Par ailleurs, comment penser la transformation de l’État social en un État social-écologique qui réconcilierait la question sociale et le défi écologique ? Les risques sociaux comprennent désormais une importante dimension environnementale et nous sommes en droit d’exiger de l’État qu’il développe de nouveaux moyens pour nous en protéger. Face à l’augmentation des coûts liés à la multiplication et à l’intensification des changements climatiques, à la montée en puissance des assurances privées pour couvrir (partiellement) ces risques et à l’accroissement des inégalités sociales qui en découlent, il nous revient aussi de prendre part à la construction d’un État social-écologique qui, demain, nous permettra de « mutualiser ces coûts pour les réduire et les répartir plus justement, tout comme l’État-providence le fait pour les risques sociaux depuis plus d’un siècle » [5]. Il est donc grand temps d’organiser des rencontres, des débats et des actions, à l’image du prochain congrès des quarante ans de la Fédération des maisons médicales, pour faire advenir cet État social-écologique.
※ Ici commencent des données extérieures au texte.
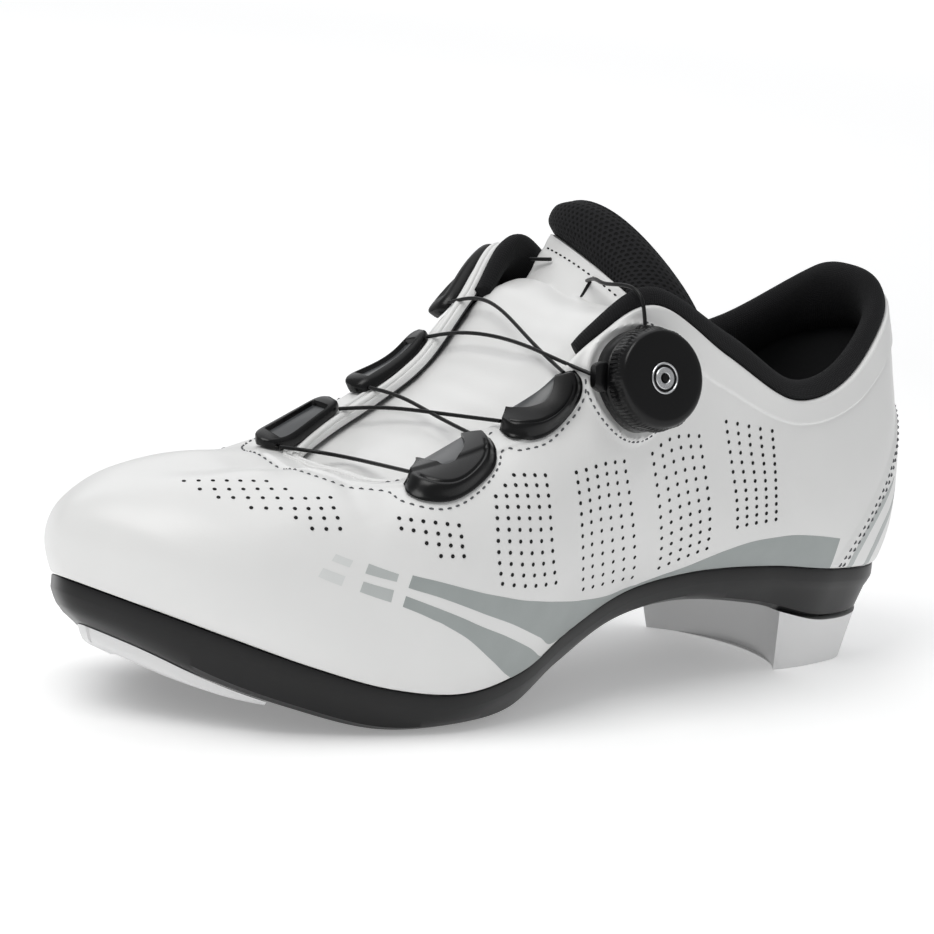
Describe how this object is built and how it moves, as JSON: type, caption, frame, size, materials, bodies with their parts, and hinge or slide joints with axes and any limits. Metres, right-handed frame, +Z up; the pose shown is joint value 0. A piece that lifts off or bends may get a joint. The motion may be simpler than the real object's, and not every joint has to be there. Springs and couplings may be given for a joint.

[1] Conclusions de la présidence du Conseil européen de Lisbonne, www.consilium.europa.eu, 23 et 24 mars 2000.
[2] I. Cassiers, P. Reman, « Ambivalences de l’État- providence. À l’horizon d’un État social actif », Informations sociales , n° 142, juin 2007.
[3] Conseil européen de Lisbonne, op cit.
[4] P. Bourdieu, Contre-feux. Propos pour servir à la résistance contre l’invasion néo-libérale , Raisons d’agir, 1998.
[5] L. Eloi, Le Bel avenir de l’État providence , Les liens qui libèrent, 2014.